After Stutz stepped down from the presidency around 1990 to care for his ailing wife, Mary, the horsemen’s association fell dormant. These days Stutz doesn’t get too involved in town politics. He focuses on maintaining his property, exercising his horses and spending time with his family.
Bredo is the first to admit the ring needs help.
The horsemen’s association has a deal with the town whereby for every $1 the association puts in, the town gives $2. But for years, the association was afraid to ask the town for funds and, not wanting to call attention to the ring, maintained the ring on its own, Bredo said.
“It’s always been on the edge of the chopping block or seemed that way,” she said. “It’s a big job to maintain it yearly. It’s a bigger job to get it out of the slump it’s fallen into.”
Bredo maintains that the ring is well used, but she doubts that there is any way to prove that to the council. Members have discussed having a sign-in log at the ring. However, it would be voluntary and some people might not want to get off their horses to write in it, she said.
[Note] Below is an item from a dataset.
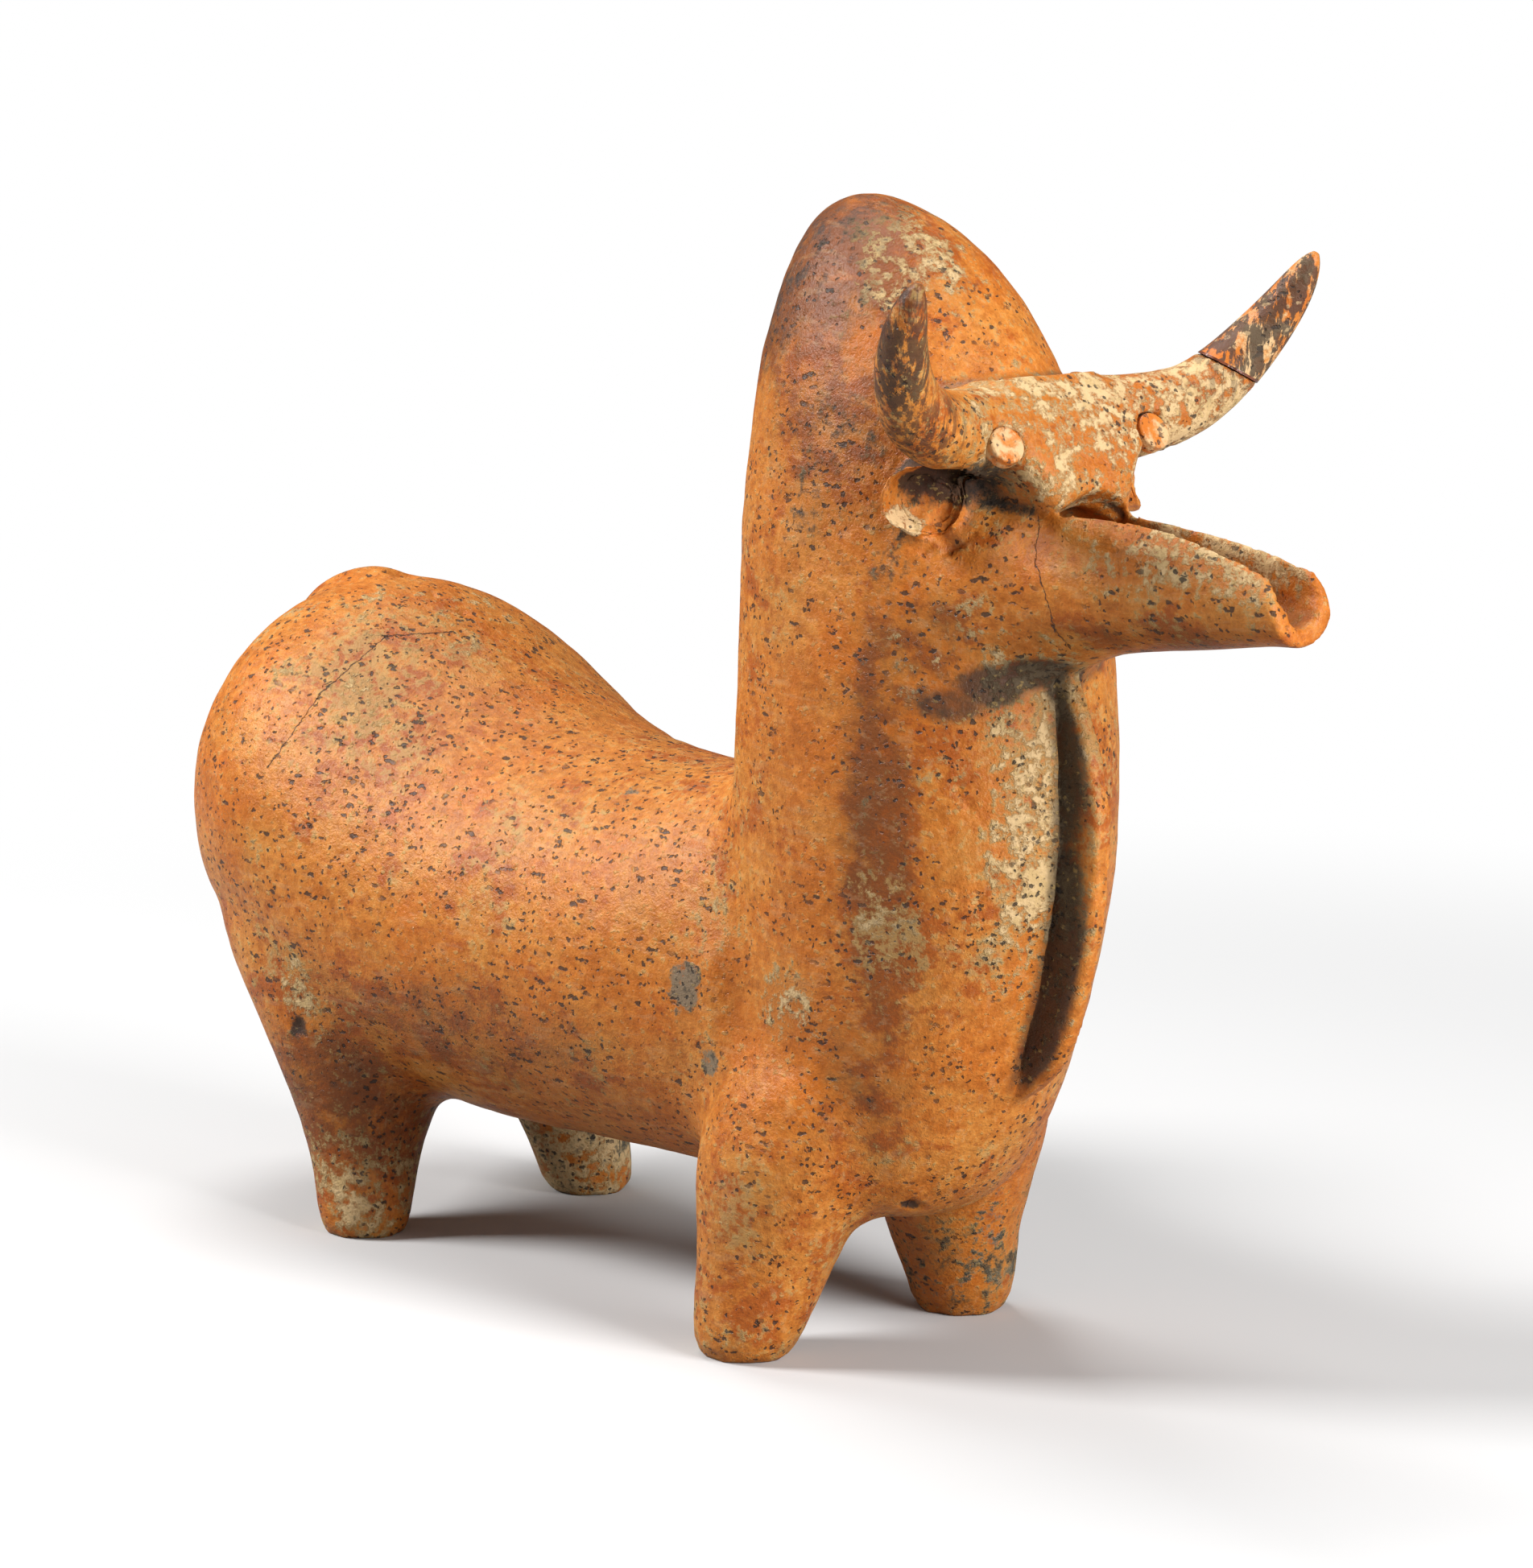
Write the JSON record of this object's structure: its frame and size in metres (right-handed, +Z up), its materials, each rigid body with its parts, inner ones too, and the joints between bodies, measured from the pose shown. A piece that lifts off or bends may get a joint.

Basiji also thinks there is more than enough demand for the ring. She knows of at least 15 people who use the ring regularly and thinks there must be even more whom she does not know.
“There is so often someone in there,” she said. “I can’t think why they would think it isn’t used.”
Basiji agreed with Stutz that the town’s demographics have shifted.
“I think the community is changing in the interest of development,” she said. “The people who were here first think they aren’t being considered anymore.”
Despite the change, Basiji, who continues to ride at the ring and whose daughter grew up riding there, maintains she’s not alone - plenty of back-yard horse owners in town need the ring to exercise their horses or to teach their children how to ride in a safe environment.
The days when there were more horses in Los Altos Hills than people are long gone.
When asked what the horsemen’s association needs to do to ensure the ring’s survival, Stutz said: “I’m not going to guess. You’ve got another generation of adults coming along. If they can get it together, then great.”